Cela ne devrait pas être une surprise : il y a au cœur de ce dispositif une logique complètement viciée.
La REDD permet aux principaux responsables de la pollution et de la déforestation de poursuivre et de développer leurs activités en toute légalité. C'est une logique qui permet aux entreprises polluantes, aux gouvernements et aux élites de nier que l'extraction de combustibles fossiles est à l'origine de la crise climatique, tout en trompant de nombreuses personnes en leur faisant croire que les problèmes sont résolus et que rien ne doit vraiment changer. C'est une logique basée sur des oppressions coloniales, racistes et patriarcales, qui reproche à ceux qui ont entretenu et protégé les forêts et les autres espaces de vie pendant des générations de les détruire, qui jette l'opprobre sur ces populations parce qu'elles conservent leurs pratiques, leurs moyens d'existence et leurs croyances ancestrales, et leur refuse l'accès à leurs territoires.

Pendant 15 ans, REDD a contribué à dissimuler les crimes des projets de compensation carbone grâce à une comptabilité carbone « créative », une propagande « verte » et des engagements climatiques sans fin que les entreprises et les gouvernements prennent sur la base de promesses trompeuses et mensongères.

Les peuples autochtones et les autres communautés vivant dans et autour des projets REDD se sont toujours vu refuser l'accès à leurs forêts ancestrales. Ils ont vu leurs communautés et leurs cultures détruites ou ont été expulsés. On leur a interdit de conserver leur mode de vie et on les a empêchés de poursuivre leurs activités agricoles, de pêche ou de chasse. Des arbres ont été plantés dans des monocultures industrielles sur des terres dont les communautés dépendaient pour leur survie et sur des terres qu'elles considèrent comme sacrées, des sites funéraires et des lieux de rituels. De nombreux projets REDD déploient des gardes, des militaires ou des forces de sécurité pour protéger le carbone stocké dans les arbres, ce qui entraîne davantage de violence et de peur, en particulier pour les femmes et les filles. De nombreux projets REDD utilisent également des tactiques de coercition et de manipulation pour obtenir les terres, détruisant ainsi le tissu social et créant des conflits au sein des communautés.

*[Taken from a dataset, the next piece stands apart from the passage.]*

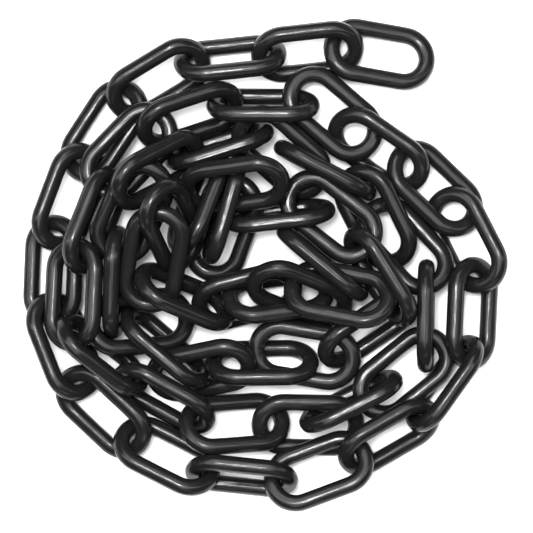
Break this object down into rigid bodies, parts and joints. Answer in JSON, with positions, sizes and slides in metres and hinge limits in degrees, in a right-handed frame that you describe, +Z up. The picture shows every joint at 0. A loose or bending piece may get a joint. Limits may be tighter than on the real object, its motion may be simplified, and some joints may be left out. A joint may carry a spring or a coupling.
{
  "type": "heap of plastic barrier chain",
  "caption": "Length of plastic barrier chain piled up in a loose round heap: long oval links of round bar, threaded through each other and lying on one another.",
  "frame": {"origin": "middle of the heap's outline seen from above, on the floor it lies on", "axes": "+Z up off the floor; +X to the right and +Y to the top of the picture, which looks straight down"},
  "size_m": [0.2392, 0.2426, 0.0533],
  "materials": {
    "chain_plastic": "black moulded polyethylene with a satin sheen"
  },
  "bodies": {
    "root": {"link_01": "chain_plastic", "link_02": "chain_plastic", "link_03": "chain_plastic", "link_04": "chain_plastic", "link_05": "chain_plastic", "link_06": "chain_plastic", "link_07": "chain_plastic", "link_08": "chain_plastic", "link_09": "chain_plastic", "link_10": "chain_plastic", "link_11": "chain_plastic", "link_12": "chain_plastic", "link_13": "chain_plastic", "link_14": "chain_plastic", "link_15": "chain_plastic", "link_16": "chain_plastic", "link_17": "chain_plastic", "link_18": "chain_plastic", "link_19": "chain_plastic", "link_20": "chain_plastic", "link_21": "chain_plastic", "link_22": "chain_plastic", "link_23": "chain_plastic", "link_24": "chain_plastic", "link_25": "chain_plastic", "link_26": "chain_plastic", "link_27": "chain_plastic", "link_28": "chain_plastic", "link_29": "chain_plastic", "link_30": "chain_plastic", "link_31": "chain_plastic", "link_32": "chain_plastic", "link_33": "chain_plastic", "link_34": "chain_plastic", "link_35": "chain_plastic", "link_36": "chain_plastic", "link_37": "chain_plastic", "link_38": "chain_plastic", "link_39": "chain_plastic", "link_40": "chain_plastic", "link_41": "chain_plastic", "link_42": "chain_plastic", "link_43": "chain_plastic", "link_44": "chain_plastic", "link_45": "chain_plastic", "link_46": "chain_plastic", "link_47": "chain_plastic", "link_48": "chain_plastic", "link_49": "chain_plastic", "link_50": "chain_plastic", "link_51": "chain_plastic", "link_52": "chain_plastic", "link_53": "chain_plastic", "link_54": "chain_plastic", "link_55": "chain_plastic", "link_56": "chain_plastic", "link_57": "chain_plastic", "link_58": "chain_plastic", "link_59": "chain_plastic", "link_60": "chain_plastic"}
  },
  "joints": []
}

Grâce à la REDD, les entreprises d'énergies fossiles et le complexe industriel et financier qui en dépend ont pu continuer à dévaster, déboiser et polluer de plus en plus de territoires et d'espaces de vie. Ils ont pu le faire en toute impunité. Pour eux, la REDD n'est pas un échec.

De nombreuses communautés forestières se sont opposées à la REDD depuis son introduction. Quinze ans plus tard, il est plus que jamais nécessaire de s'opposer à cette dangereuse diversion qui empêche de s'attaquer aux causes de la déforestation ; une opposition qui se fait entendre de plus en plus fortement.  Et cette opposition ne doit pas se limiter à REDD, elle doit aussi s'attaquer à ses nouveaux noms, comme les « solutions fondées sur la nature », le « zéro net » ou tout autre terme qui sera inventé sur la base de la même logique trompeuse et mensongère.

Cette publication rassemble 11 articles qui se penchent sur les dimensions fondamentales et dangereuses de la REDD. Nous espérons que chacun d'entre eux contribuera à renforcer nos arguments et nos actions contre la compensation carbone et à dévoiler ce qu'elle est vraiment : un système raciste qui ne pourra jamais être amélioré ou corrigé, car il est conçu pour « maintenir ouvert le robinet du pétrole » et, avec lui, le système capitaliste qui est à l'origine des crises climatiques, forestières et sociales actuelles.